(25/02/2019)
Il capobrigante Giuseppe Schiavone in uno scritto del sacerdote Lorenzo Agnelli


di Dora Donofrio Del Vecchio


 

Lorenzo Agnelli, santagatese, sacerdote, storico, letterato, educatore, studioso di fatti e problemi del Sud, fu coetaneo del capobrigante, lo conobbe, ne ebbe grande stima.

Importante e preziosa è questa sua pagina che documenta l’intelligenza, le doti militari ed umane  di Giuseppe Schiavone. 

Giuseppe Schiavone divenne capobanda, il più umano e prode fra tutti…soldato nel 1859…era in un reggimento di Linea tra quelli, ch’erano diretti in Calabria, disciolti dal Garibaldi.

Rimpatriato ritornò tranquillo al suo mestiere, poco usando al paese per non sentire i pochi liberali, che, come in tutti gli altri paesi, stupidamente e scelleratamente facevano insulto a quei soldati che non avevano voluto disertare dalle loro bandiere. Se l’esercito napoletano ebbe traditori e vigliacchi negli ufficiali, fu onorato dal valore e dalla fedeltà dei soldati, che guidati bene non solo avrebbero schiacciato la rivoluzione, ma avrebbero tolto ai Piemontesi il desiderio d’invadere il Regno.

Richiamati gli sbandati Schiavone si teneva in guardia, e, come seppe che in Santagata erano venuti soldati per chiapparlo, passò alcune notti tra i cespugli del Calagio.

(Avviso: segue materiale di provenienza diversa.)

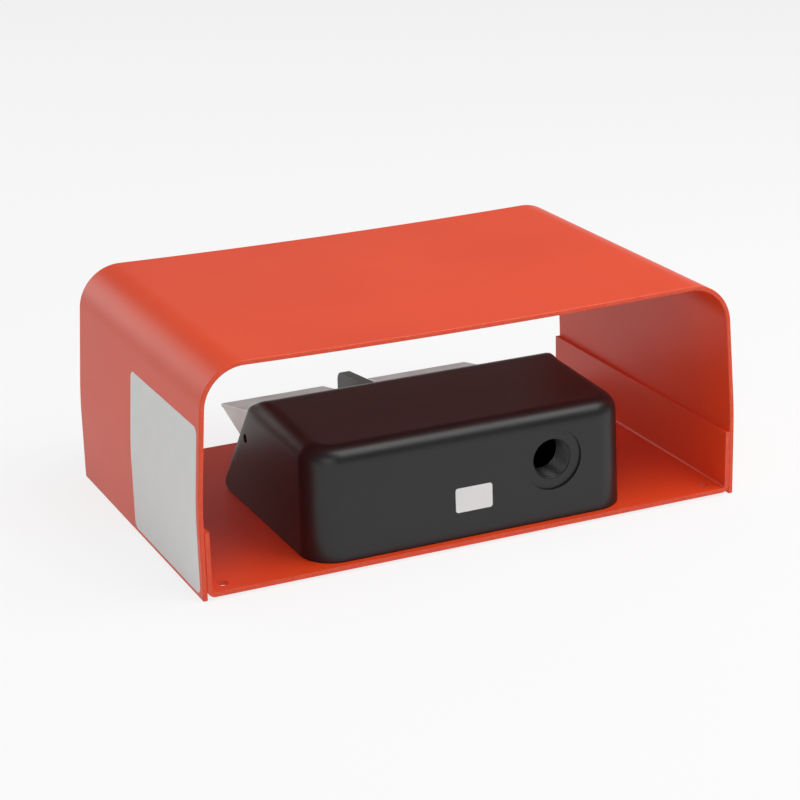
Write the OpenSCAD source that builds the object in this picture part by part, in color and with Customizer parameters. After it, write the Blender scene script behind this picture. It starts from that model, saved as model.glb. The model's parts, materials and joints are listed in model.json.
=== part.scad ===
// Twin-treadle industrial foot switch under a folded sheet-steel guard.
// +Z is up, the operator's foot comes in from -Y, the cable leaves towards +Y.
// The origin is on the ground, in the middle of the guard.

/* [Guard] */
// Overall width of the guard, at its feet
guard_w = 295.4; // [285:0.2:330]
// Depth of the guard, from the foot opening to the cable side
guard_d = 188; // [180:1:230]
// Height of the guard at its shoulders
guard_h = 117.3; // [110:0.1:140]
// Thickness of the guard's steel sheet
sheet_t = 2.5; // [2:0.1:2.6]
// Outer radius of the two shoulder bends
shoulder_r = 23.2; // [15:0.1:30]
// How far the upper side walls lean inwards, in degrees
wall_lean = 4; // [1:0.5:5]
// How far the top falls from each bend towards its middle, in degrees
top_fall = 1.3; // [0.3:0.1:2]
// Height of the tray's side flanges above the ground
flange_top = 34.8; // [25:0.1:34.8]
// Gap between the tray and the ground
tray_lift = 1.4; // [1:0.1:2]
// Distance between the floor holes, across the guard
floor_hole_dx = 268.8; // [250:0.2:270]
// Distance between the floor holes, front to back
floor_hole_dy = 170.4; // [150:0.2:172]
// Diameter of the floor holes
floor_hole_d = 6; // [4:0.1:7]

/* [Housing] */
// Width of the cast housing
body_w = 177; // [172:0.2:180]
// Sideways offset of the housing from the guard's middle
body_x = 0.7; // [0:0.1:2]
// Height of the housing above the tray floor, at its rear face
body_h = 58.1; // [57:0.1:60]
// How steeply the housing's top rises towards the front, in degrees
top_slope = 2.8; // [2:0.1:4]
// Where the housing's rear face meets the tray floor
body_rear = 90.2; // [88:0.1:91]
// Wall thickness of the casting
wall_t = 3; // [2.5:0.1:3.2]
// Radius of the housing's upright rear corners
corner_r = 18; // [14:0.5:20]
// Radius of the rear top edge
rear_edge_r = 9; // [7:0.5:10]
// Radius of the top edges at the front ends
end_edge_r = 11; // [9:0.5:12]
// Steepness of the housing's front face, in degrees
front_slope = 53.3; // [52:0.1:55]
// Threaded cable entry, diameter inside the thread
entry_d = 19.2; // [16:0.1:20]
// Diameter of the machined face round the cable entry
entry_face_d = 32.5; // [30:0.5:34]

/* [Treadles] */
// Width of each treadle
treadle_w = 59.2; // [50:0.1:60]
// How steeply the treadles rise towards the housing, in degrees
treadle_rise = 11.7; // [10:0.1:12]
// Thickness of the treadles' sheet
treadle_t = 2; // [1.5:0.1:2]
// Width of the gap between the two treadles
treadle_gap = 26; // [24:0.5:30]
// Diameter of the pivot pin
pin_d = 4.76; // [4.5:0.01:5]
// Thickness of the divider between the treadles
divider_t = 5.6; // [4:0.1:6]

/* [Hidden] */
$fn = 48;

// Guard: the upper walls start to lean just above the tray's flanges.
foot_h = flange_top + 0.7;
lean_r = 300;
lean_rise = lean_r * sin(wall_lean);
shoulder_turn = 90 - wall_lean + top_fall;
wall_run = (guard_h - shoulder_r * (1 - sin(wall_lean)) - foot_h - lean_rise) / cos(wall_lean);
shoulder_x = guard_w / 2 - lean_r * (1 - cos(wall_lean)) - wall_run * sin(wall_lean);
top_edge_x = shoulder_x - shoulder_r * (cos(wall_lean) + sin(top_fall));
top_r = top_edge_x / sin(top_fall);
tray_w = guard_w - 2 * sheet_t;
tray_bend_r = 4;
floor_z = tray_lift + sheet_t;

// Housing: ends, top and the line of its front face.
body_left = body_x - body_w / 2;
body_right = body_x + body_w / 2;
rear_top = floor_z + body_h;
draft = 1;
toe_r = 4;
brow_r = 11;
front_y = -18.1;
front_z = 28.4;
toe_y = front_y + (floor_z - front_z) / tan(front_slope) + toe_r / tan(front_slope / 2);
nose_r = 14;
nose_y = -45;
rib_t = 2;
rib_h = 4;
rib_front = 20;
rib_low = rear_top - wall_t - rib_h;
plate_t = 2.5;
plate_top = floor_z + plate_t;
plate_play = 0.3;
boss_r = 4.6;
rear_boss_inset = 11;
front_boss_y = -16;
entry_x = body_x - 43.7;
entry_z = 36.7;
entry_face_y = body_rear - 1.6;
entry_cone_h = 1.2;
entry_boss_r = 15;
entry_boss_y = body_rear - 15;

// Treadles: pivot, plate and the front opening that they work in.
pivot_z = 42;
tip_y = -48.6;
tip_z = 45.3;
gap_x = 11.4;
left_x = gap_x - (treadle_gap + treadle_w) / 2;
right_x = gap_x + (treadle_gap + treadle_w) / 2;
treadle_xs = [left_x, right_x];
flange_y = 7;
flange_low = 24;
skirt_fall = 16.4;
slot_low = 31.9;
slot_high = 57.5;
slot_rear = 10;
slot_left = left_x - treadle_w / 2 - 1.5;
slot_right = right_x + treadle_w / 2 + 1.2;
pin_r = pin_d / 2;
pin_left = body_left + 1.4;
pin_right = body_right - 1.9;
bush_r = 4;
bush_flange_r = 5.5;
bush_flange_t = 0.8;
spacer_r = 3.2;
end_play = 0.25;
divider_tips = [[-47.4, 45.6], [-47.5, 40.5]];
divider_tip_r = 5.8;
divider_foot = [21.2, 17.5, 3];

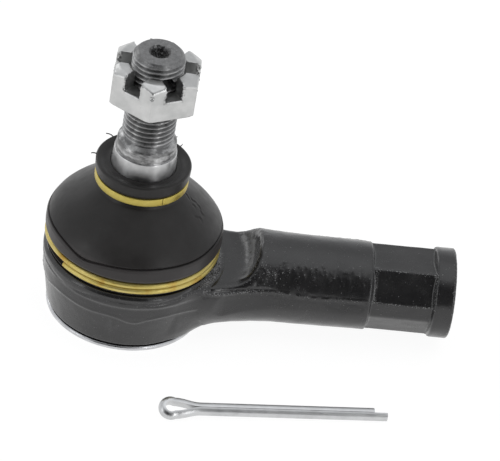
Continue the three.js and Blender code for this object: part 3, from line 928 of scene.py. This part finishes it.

Una mattina passò di là una mano di sbandati a cavallo, e credutolo spia il minacciarono; rivelatosi chi fosse, il portarono seco. Questo primo passo il rovinò: più volte ebbe il buon pensiero di rinunziare a quella vita perigliosa e fiera, ma o temette il peggio o ne fu sconsigliato: egli come gli altri speravano nella restaurazione dinastica. E qui mi giova ricordare una bella sentenza del Manzoni “Il delitto è un padrone rigido ed inflessibile contro cui non divien forte se non chi se ne ribella intieramente” (Promessi Sposi, I, 20).

Schiavone…si comportò bene: la fatalità, o l’odio di non servire i loro vincitori e lo sdegno di non sentire gli scherni dei liberali, o qualunque altra cagione, lo spinse e non più si ritrasse. In breve mostrò sagacia e valore, ed istruzione militare: divenne capo come Petrozzi, il fiero Caruso, e Crocco Donatelli, che assunse il nome di generale.

Giuseppe Schiavone ha mostrato generosità. Catturò nel Vallo di Bovino tre ufficiali che andavano in Candela: uno, dicesi, era stato nel suo reggimento. I compagni li volevano barbaramente fucilare. Chi avrebbe potuto contenere quegli animi inferociti? Egli li tenne a bada, li addolcì, sino a che salvi li condusse alle vicinanze di Candela i tre ufficiali, uno dei quali, il napoletano gli lasciò in ricordo di gratitudine un anello.

Non ha guari la sua banda prese un soldato che era stato in famiglia e veniva a raggiungere la sua compagnia in Santagata: lo Schiavone sel mise in groppa e il salvò. Molti altri fatti somiglianti, veri o esagerati, si raccontano su di lui, onde non è meraviglia che il suo nome corre accettevole anche tra gli odianti. 

Cfr. L. Agnelli, Memorie, Biblioteca Provinciale di Foggia, Fondo Agnelli; D. Donofrio Del Vecchio, Una notte di fuoco a Stornara e Stornarella in “La Capitanata”, Rassegna di Vita e di Studi della Provincia di Foggia, a. XXIII, luglio-dicembre 1985-86, parte II, pagg. 59-75; Perché brigante in “Percorsi d’oggi”, a. II, n. 3, Torino 1986; Eadem, Cultura e società nel Mezzogiorno nell’opera di Lorenzo Agnelli (Sant’Agata di Puglia 1830-1904), Foggia 2007, pp. 164-166.